One page contained the words of the spell. The other had a whimsical pencil drawing in the style of Garth Williams, the original illustrator of Stuart Little. Though I didn’t think Williams had ever drawn a rope made of candle smoke lassoing the furious spirit of an old woman.

I took a two-inch-wide green candle stub from the shelves and placed it on the card table. Next, I needed Annette’s coffee mug. I ignored her protests and dumped the contents onto the carpet. The house quickly absorbed the liquid, leaving no trace. Exactly as it was supposed to do.

The speed and efficiency of the housecleaning magic nagged at me. Why did the house’s power work perfectly here but not in the basement, where everything had been soaked and moldy?

I set that thought aside for later and put the candle into Annette’s mug. A snap of my fingers created a spark, which jumped to the wick. A cold, black flame appeared.

I recited the spell. The words weren’t inherently magical, but they helped focus my will and clarify the intention of the magic. At the end, I whispered the name “Margaret Kensington” into the white candle smoke.

Nothing happened.

My brow crinkled so hard I could see my own wispy gray eyebrow hairs. “Margaret Kensington.”

Nothing happened. Again. If anything, this time felt even more nothing than the first. I glared at the book. The words were right, the candle was right, the spell was right . . . The only thing that could be wrong was me.

Jenny’s hand touched my shoulder. I jerked away.

“What is it?” she asked.

My face was hot, and my throat was knotted so tight, I couldn’t speak.

I hated this impotent shell of the wizard I’d once been.

I was Temple Finn, damn it. I’d performed harder spells than this in my sleep.

Literally.
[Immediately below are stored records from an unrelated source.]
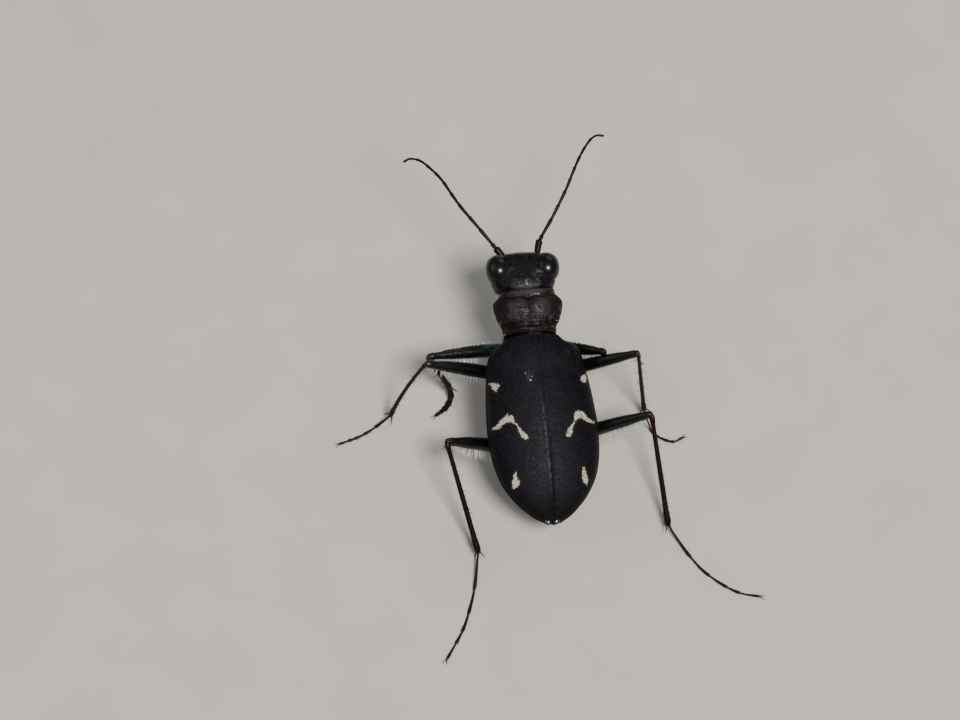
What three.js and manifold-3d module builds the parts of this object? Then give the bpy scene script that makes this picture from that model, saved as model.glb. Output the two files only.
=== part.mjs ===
import * as THREE from 'three';
import { mergeVertices } from 'three/addons/utils/BufferGeometryUtils.js';
import Module from 'manifold-3d';

// A tiger beetle about 14 mm long, standing alert with its head raised.
// Millimetres, +Z up. The head faces -Y, the beetle's left side is +X and the feet stand on z = 0.
// Body plates are drawn lying flat: x is across, y runs back from the base of the wing covers,
// and z is the height over that base. Nested groups then tilt the body, lean the hind body a little
// to its right, and turn the fore body and head.

const wasm = await Module();
wasm.setup();

// Stance of the body
const BODY_PITCH = 16;
const BODY_BASE = { x: -0.08, y: -2.07, z: 5.6 };
const HIND_LEAN = -7;
const HIND_YAW = -1;
const HIND_SHIFT = -0.25;
const FORE_YAW = -3.5;
const FORE_SHIFT = -0.05;
const HEAD_YAW = -0.5;
const NECK = { x: 0.13, y: -2.12 };

// Gaps between neighbouring plates and limbs
const GAP = 0.15;
const SUTURE_GAP = 0.1;

// Wing covers
const COVER_LENGTH = 8.72;
const COVER_HALF_WIDTH = 2.54;
const COVER_THICKNESS = 0.4;
const COVER_RIM = -1.2;
const SCUTELLUM_LENGTH = 0.62;
const SCUTELLUM_HALF_WIDTH = 0.33;

// Trunk under the wing covers
const THORAX_START = 0.08;
const THORAX_END = 4.1;
const ABDOMEN_END = 8.3;
const BELLY = -2.9;
const STERNITES = 6;

// Fore body
const PRONOTUM_END = -0.2;
const PRONOTUM_LENGTH = 2;
const PRONOTUM_HALF_WIDTH = 1.57;
const HEAD_LENGTH = 1.88;
const HEAD_HALF_WIDTH = 1.46;
const HEAD_BACK = -0.24;
const EYE = { x: 0.84, y: -1.12, z: -0.9, reach: 0.88, long: 0.68, high: 0.7 };

// Limbs
const HIP_LEAN = { front: 0.55, middle: 0.1, hind: 0.65 };
const HIP_DROP = 1.2;
const LIMB_RADIUS = 0.25;
const COXA_RADIUS = 0.4;
const FEMUR_RADIUS = 0.27;
const FOOT_RADIUS = 0.25;
const FEELER_RADIUS = 0.25;
const FEELER_TIP_RADIUS = 0.12;

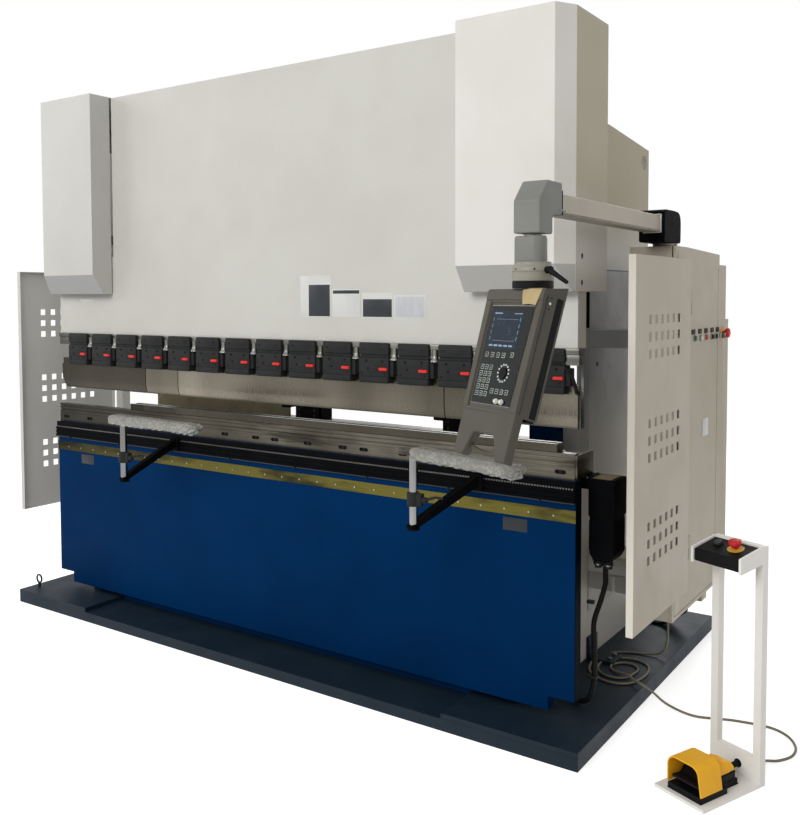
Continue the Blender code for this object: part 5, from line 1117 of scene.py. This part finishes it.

In my sophomore year at college, I dreamed a fire elemental into existence and nearly burned down my apartment. “It’s not working.”

“Could her ghost be shielded the same way her son is?” asked Annette.

I shook my head.

“What about the van?” Jenny piped in. “We have the license plate. That’s like a True Name, right? Can you find the van that way?”

“A license plate number isn’t a name.” I heard the anger in my voice and hoped Jenny understood it wasn’t directed at her.